Slovakia has become the second EU member to start using Russia's Sputnik V coronavirus vaccine without approval from the bloc's drug safety agency after a torrid dispute over the issue that forced a prime minister to resign.
Igor Matovic quit as premier in March after his coalition partners denounced his surprise purchase of two million doses of Sputnik V, which before Monday's introduction in Slovakia was not being used anywhere in the EU except Hungary.
Slovakia's drug regulator then said in April that it had not received enough data from Russia to evaluate the safety of Sputnik V, and questioned whether the first 200,000 doses delivered to the country were identical to the vaccine that had been favourably peer reviewed in the Lancet medical journal in February.
The developers of Sputnik V accused the regulator of “sabotage”, and demanded that it return the doses to Russia and also send some for more testing to an EU-approved laboratory, at which point Hungary stepped in to offer its services.
Slovak health minister Vladimir Lengvarsky announced in May that Sputnik V had passed the Hungarian tests, and could be administered from June 7th – but that his country would not use more than the initial 200,000 doses until the vaccine received clearance from the European Medicines Agency (EMA).
Sputnik V is now available at eight vaccination centres in the country of 5.4 million to anyone aged between 18 and 60, and by Monday some 5,000 people had signed up to receive it.
The populist Mr Matovic, who is now finance minister, continues to accuse his critics of politicising issues around Sputnik V so as to attack him and besmirch Russia’s reputation.
He argued on Facebook that "there is no legitimate barrier to Sputnik V being used to vaccinate people over 60 years of age...I believe malicious people driven by primitive geopolitical hatred will not be given space for their games this time, and older people will be given a chance to be vaccinated with the vaccine they want."
Death tolls
Slovakia – which is also using western-made vaccines – is now easing coronavirus restrictions.
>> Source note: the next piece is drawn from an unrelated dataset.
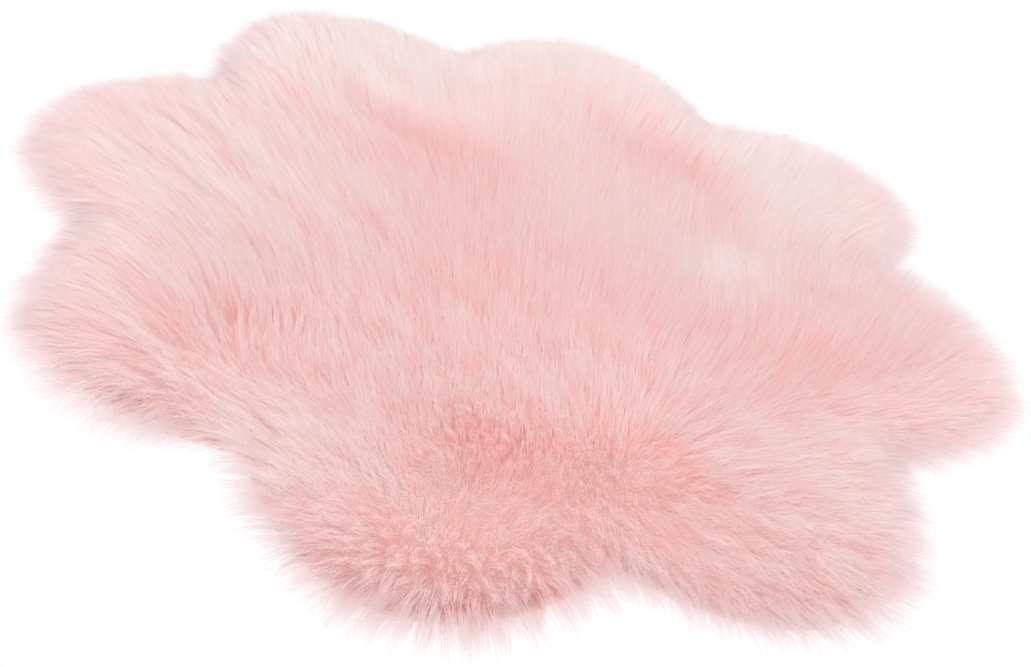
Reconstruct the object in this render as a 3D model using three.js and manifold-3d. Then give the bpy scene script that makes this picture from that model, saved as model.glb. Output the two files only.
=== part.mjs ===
// A flower-shaped rug of long-pile fur cloth, lying flat on the floor.
// Millimetres, +Z up. The origin is the middle of the flower on the floor.
// The rug is one solid: a dense, lumpy slab of pile with loose locks of hair round its rim.

import * as THREE from 'three';
import { mergeVertices } from 'three/addons/utils/BufferGeometryUtils.js';
import Module from 'manifold-3d';

// Driving dimensions
const PILE_HEIGHT = 40; // top of the pile on level ground
const RIM_HEIGHT = 10; // the dense pile's upright side at its rim
const SHOULDER_WIDTH = 58; // how far inside the rim the pile reaches its full height
const LOCK_REACH = 28; // how far the loose locks stand out past the dense pile
const NOTCH_ROUNDING = 1.19; // above 1 the notches between petals are softly rounded

// One row for each petal, clockwise from above: the direction of its tip in degrees, how far the hair
// reaches there, how far it reaches in the notch before that petal, and how much its middle is crowned.
const PETALS = [
  { name: 'upper left', angle: 135, tip: 487, notch: 404, crown: 4 },
  { name: 'top', angle: 90, tip: 478, notch: 389, crown: 5 },
  { name: 'upper right', angle: 45, tip: 497, notch: 401, crown: 5 },
  { name: 'right', angle: 0, tip: 489, notch: 420, crown: 3 },
  { name: 'lower right', angle: -45, tip: 490, notch: 400, crown: 4 },
  { name: 'bottom', angle: -90, tip: 481, notch: 409, crown: 5 },
  { name: 'lower left', angle: -135, tip: 474, notch: 402, crown: 4 },
  { name: 'left', angle: 180, tip: 483, notch: 406, crown: 4 },
];
const PETAL_ANGLE = 360 / PETALS.length;
const CROWN_RADIUS = 330; // where a petal's crown is highest
const CROWN_SPREAD = 85;

// The pile sinks along a line from each notch towards the middle of the rug.
const VALLEY_DEPTH = 9;
const VALLEY_WIDTH = 26;
const VALLEY_START = 130; // distance from the middle at which the valleys begin
const VALLEY_FULL = 340; // and at which they are fully sunk

// Places where the pile parts or is pressed down: middle, spread along and across, direction, depth.
const HOLLOWS = [
  { name: 'parting, top left', x: -150, y: 145, along: 80, across: 28, angle: -20, depth: 7 },
  { name: 'parting, top', x: 85, y: 245, along: 75, across: 26, angle: -30, depth: 8 },
  { name: 'parting, upper right', x: 180, y: 165, along: 60, across: 26, angle: -60, depth: 7 },
  { name: 'whorl, lower left', x: -192, y: -247, along: 45, across: 40, angle: 0, depth: 6 },
  { name: 'whorl, lower right', x: 147, y: -274, along: 42, across: 38, angle: 0, depth: 7 },
  { name: 'pressed patch, bottom', x: 32, y: -318, along: 48, across: 34, angle: 0, depth: 5 },
  { name: 'parting, left', x: -262, y: -30, along: 45, across: 26, angle: 70, depth: 5 },
  { name: 'dip, middle', x: -68, y: -144, along: 60, across: 34, angle: 25, depth: 4 },
];

// Soft waves that cross each other and leave the top in tufts: direction, length, height, start in degrees.
const TUFT_WAVES = [
  { angle: 12, length: 148, height: 1.8, start: 40 },
  { angle: 74, length: 117, height: 1.8, start: 200 },
  { angle: 133, length: 98, height: 1.7, start: 95 },
  { angle: 101, length: 85, height: 1.5, start: 310 },
  { angle: 38, length: 78, height: 1.4, start: 150 },
];

// The slab's net. Each ring has one step more along every petal than the ring inside it.
const RINGS = 18;
const RING_CROWDING = 0.06; // draws the rings together towards the rim
const RIM_STEPS = 40; // points along a petal's rim from which distances are measured

// Rows of loose locks round the rim. The floor row lies flat on the floor and the others droop over it.
// How many a petal has and over what share of its rim, how high a lock's underside lies at its root and at
// its point as a share of the pile's height at the root, its width and height at the root, its reach as a
// share of LOCK_REACH, and how far inside the rim its root is sunk.
const LOCK_ROWS = [
  { name: 'floor', count: 13, span: 1, root: 0, end: 0, width: 18, height: 11, reach: 1, sunk: 9 },
  { name: 'middle', count: 11, span: 0.92, root: 0.58, end: 0.45, width: 18, height: 9, reach: 0.95, sunk: 14 },
  { name: 'upper', count: 7, span: 0.66, root: 0.88, end: 0.78, width: 20, height: 9, reach: 0.5, sunk: 24 },
];
const LOCK_BEND = 0.55; // share of its length at which a lock begins to close to its point
const LOCK_BEND_SIZE = 0.72; // its width and height there, as a share of those at the root
const LOCK_SQUARE = 0.5; // 0 points every lock away from the middle of the rug, 1 square to the rim
const LOCK_SWAY = 7; // degrees that locks lean to either side
const LOCK_CHANGE = 0.16; // share by which locks are longer or shorter

const PINK = 0xf2c4c4;

const wasm = await Module();
wasm.setup();

const rad = THREE.MathUtils.degToRad;

function unit(angle) {
  return new THREE.Vector2(Math.cos(angle), Math.sin(angle));
}

function bell(x) {
  return Math.exp(-x * x);
}

// How far the hair reaches from the middle. share runs from 0 at the notch before a petal to 1 at the next.
function hairReach(petal, share) {
  const before = PETALS[petal].notch;
  const after = PETALS[(petal + 1) % PETALS.length].notch;
  const bulge = Math.sin(Math.PI * share) ** NOTCH_ROUNDING;
  return before + (after - before) * share + (PETALS[petal].tip - (before + after) / 2) * bulge;
}

// A point on the rim of the dense pile.
function rimPoint(petal, share) {
  const angle = rad(PETALS[petal].angle + PETAL_ANGLE * (0.5 - share));
  return unit(angle).multiplyScalar(hairReach(petal, share) - LOCK_REACH);
}

// The direction square to the rim, pointing out.
function rimNormal(petal, share) {
  const step = 0.002;
  const along = rimPoint(petal, share + step).sub(rimPoint(petal, share - step)).normalize();
  return new THREE.Vector2(-along.y, along.x);
}

const RIM = PETALS.flatMap((_, petal) =>
  Array.from({ length: RIM_STEPS }, (_, step) => rimPoint(petal, step / RIM_STEPS)));

function distanceToRim(point) {
  return Math.min(...RIM.map((rim) => rim.distanceTo(point)));
}

function crownAt(point) {
  return PETALS.reduce((sum, { angle, crown }) => {
    const top = unit(rad(angle)).multiplyScalar(CROWN_RADIUS);
    return sum + crown * bell(point.distanceTo(top) / CROWN_SPREAD);
  }, 0);
}

function valleyAt(point) {
  const depth = VALLEY_DEPTH * THREE.MathUtils.smoothstep(point.length(), VALLEY_START, VALLEY_FULL);
  return PETALS.reduce((sum, { angle }) => {
    const notch = unit(rad(angle + PETAL_ANGLE / 2));
    const across = notch.cross(point);
    return notch.dot(point) > 0 ? sum + depth * bell(across / VALLEY_WIDTH) : sum;
  }, 0);
}

function hollowAt(point) {
  return HOLLOWS.reduce((sum, { x, y, along, across, angle, depth }) => {
    const offset = point.clone().sub(new THREE.Vector2(x, y)).rotateAround(new THREE.Vector2(), -rad(angle));
    return sum + depth * bell(Math.hypot(offset.x / along, offset.y / across));
  }, 0);
}

function tuftsAt(point) {
  return TUFT_WAVES.reduce((sum, { angle, length, height, start }) => {
    const along = unit(rad(angle)).dot(point);
    return sum + height * Math.sin(2 * Math.PI * along / length + rad(start));
  }, 0);
}

// The height of the pile: a rounded shoulder at the rim, then crowns, valleys, hollows and tufts.
function pileHeight(point) {
  const inside = Math.min(distanceToRim(point) / SHOULDER_WIDTH, 1);
  const shoulder = Math.sqrt(1 - (1 - inside) ** 2);
  const relief = crownAt(point) - valleyAt(point) - hollowAt(point) + tuftsAt(point);
  return RIM_HEIGHT + (PILE_HEIGHT + relief - RIM_HEIGHT) * shoulder;
}

function solidFrom(vertices, faces) {
  const geometry = new THREE.BufferGeometry();
  geometry.setAttribute('position', new THREE.Float32BufferAttribute(vertices.flat(), 3));
  geometry.setIndex(faces.flat());
  const merged = mergeVertices(geometry);
  return new wasm.Manifold(new wasm.Mesh({
    numProp: 3,
    vertProperties: merged.attributes.position.array,
    triVerts: new Uint32Array(merged.index.array),
  }));
}

// The dense pile: a net of rings over the top, an upright side at the rim and a flat underside.
function makeSlab() {
  const vertices = [[0, 0, pileHeight(new THREE.Vector2())]];
  const ringStart = [0];
  for (let ring = 1; ring <= RINGS; ring++) {
    ringStart.push(vertices.length);
    const size = ring / RINGS + RING_CROWDING * Math.sin(Math.PI * ring / RINGS);
    for (let petal = 0; petal < PETALS.length; petal++) {
      for (let step = 0; step < ring; step++) {
        const point = rimPoint(petal, step / ring).multiplyScalar(size);
        vertices.push([point.x, point.y, pileHeight(point)]);
      }
    }
  }
  const onRing = (ring, step) => ringStart[ring] + (ring ? step % (ring * PETALS.length) : 0);

  const faces = [];
  for (let ring = 0; ring < RINGS; ring++) {
    for (let petal = 0; petal < PETALS.length; petal++) {
      for (let step = 0; step <= ring; step++) {
        const inner = petal * ring + step;
        const outer = petal * (ring + 1) + step;
        faces.push([onRing(ring, inner), onRing(ring + 1, outer + 1), onRing(ring + 1, outer)]);
        if (step < ring) {
          faces.push([onRing(ring, inner), onRing(ring, inner + 1), onRing(ring + 1, outer + 1)]);
        }
      }
    }
  }

  const rimCount = RINGS * PETALS.length;
  const rimStart = ringStart[RINGS];
  const footStart = vertices.length;
  for (let step = 0; step < rimCount; step++) {
    const [x, y] = vertices[rimStart + step];
    vertices.push([x, y, 0]);
  }
  const underside = vertices.length;
  vertices.push([0, 0, 0]);
  for (let step = 0; step < rimCount; step++) {
    const next = (step + 1) % rimCount;
    faces.push([rimStart + step, rimStart + next, footStart + next]);
    faces.push([rimStart + step, footStart + next, footStart + step]);
    faces.push([underside, footStart + step, footStart + next]);
  }
  return solidFrom(vertices, faces);
}

// A lock of hair: a three-sided taper from its root to its point. Its two lower edges lie level.
// turn gives each lock a sway and a length of its own.
function makeLock(row, petal, share, turn) {
  const away = rimPoint(petal, share).normalize();
  const ahead = away.lerp(rimNormal(petal, share), LOCK_SQUARE).normalize()
    .rotateAround(new THREE.Vector2(), rad(LOCK_SWAY * Math.cos(turn)));
  const side = new THREE.Vector2(-ahead.y, ahead.x);
  const root = rimPoint(petal, share).addScaledVector(ahead, -row.sunk);
  const length = row.sunk + LOCK_REACH * row.reach * (1 + LOCK_CHANGE * Math.sin(turn));
  const pile = pileHeight(root);

  const vertices = [[0, 1], [LOCK_BEND, LOCK_BEND_SIZE]].flatMap(([along, size]) => {
    const middle = root.clone().addScaledVector(ahead, along * length);
    const left = middle.clone().addScaledVector(side, size * row.width / 2);
    const right = middle.clone().addScaledVector(side, -size * row.width / 2);
    const foot = pile * THREE.MathUtils.lerp(row.root, row.end, along);
    return [[left.x, left.y, foot], [right.x, right.y, foot], [middle.x, middle.y, foot + size * row.height]];
  });
  const point = root.clone().addScaledVector(ahead, length);
  vertices.push([point.x, point.y, pile * row.end]);

  const faces = [[0, 1, 2], [3, 5, 6], [5, 4, 6], [4, 3, 6]];
  for (const [from, to] of [[0, 1], [1, 2], [2, 0]]) {
    faces.push([from, to + 3, to], [from, from + 3, to + 3]);
  }
  return solidFrom(vertices, faces);
}

function makeLocks() {
  return LOCK_ROWS.flatMap((row, number) => PETALS.flatMap((_, petal) =>
    Array.from({ length: row.count }, (_, step) => {
      const share = 0.5 + ((step + 0.5) / row.count - 0.5) * row.span;
      const turn = 2.4 * step + 1.7 * petal + number;
      return makeLock(row, petal, share, turn);
    })));
}

function makeRug() {
  const solid = makeLocks().reduce((sum, lock) => sum.add(lock), makeSlab());
  const { vertProperties, triVerts } = solid.getMesh();
  const geometry = new THREE.BufferGeometry();
  geometry.setAttribute('position', new THREE.BufferAttribute(new Float32Array(vertProperties), 3));
  geometry.setIndex(new THREE.BufferAttribute(new Uint32Array(triVerts), 1));
  geometry.computeVertexNormals();
  const material = new THREE.MeshStandardMaterial({ color: PINK, roughness: 0.95, metalness: 0 });
  const rug = new THREE.Mesh(geometry, material);
  rug.name = 'fur_rug';
  return rug;
}

const group = new THREE.Group();
group.add(makeRug());
export default group;
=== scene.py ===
"""A flower-shaped rug of long-pile fur cloth, lying flat on the floor.

Metres, +Z up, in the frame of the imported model. The knitted ground is one thin sheet, and the pile is
over two hundred thousand tapered hairs, one mesh for each petal's share of them.
"""

import math

import bpy
import numpy as np
from mathutils import Matrix, Vector
from mathutils.bvhtree import BVHTree
from mathutils.kdtree import KDTree


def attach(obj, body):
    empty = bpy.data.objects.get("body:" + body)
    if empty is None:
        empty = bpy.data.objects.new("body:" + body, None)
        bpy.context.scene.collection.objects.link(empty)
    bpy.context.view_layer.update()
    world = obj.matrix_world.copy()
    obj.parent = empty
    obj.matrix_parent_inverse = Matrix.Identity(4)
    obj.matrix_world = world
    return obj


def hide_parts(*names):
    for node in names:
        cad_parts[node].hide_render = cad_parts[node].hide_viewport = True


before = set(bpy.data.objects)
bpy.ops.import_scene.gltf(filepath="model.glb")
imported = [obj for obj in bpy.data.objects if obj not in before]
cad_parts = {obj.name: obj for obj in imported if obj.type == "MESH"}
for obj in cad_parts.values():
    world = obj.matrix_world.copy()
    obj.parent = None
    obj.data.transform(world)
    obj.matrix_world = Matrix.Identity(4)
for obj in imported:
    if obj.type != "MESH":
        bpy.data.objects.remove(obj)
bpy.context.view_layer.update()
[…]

According to Our World in Data, Slovakia and six other central European states – Hungary, Bosnia, the Czech Republic, North Macedonia, Montenegro and Bulgaria – are among the 10 countries with the highest per capita death tolls from Covid-19.
Serbia is also using Sputnik V and China's Sinopharm alongside western-made shots, and last Friday Serbian president Aleksandar Vucic and Russian counterpart Vladimir Putin announced that Belgrade was starting production of Sputnik V.
“Thanks to the efforts of Russian scientists and with great support from President Putin, today we are witnessing a great step forward for our Serbia in the fight against coronavirus...Long live Serbian-Russian friendship!” Mr Vucic tweeted.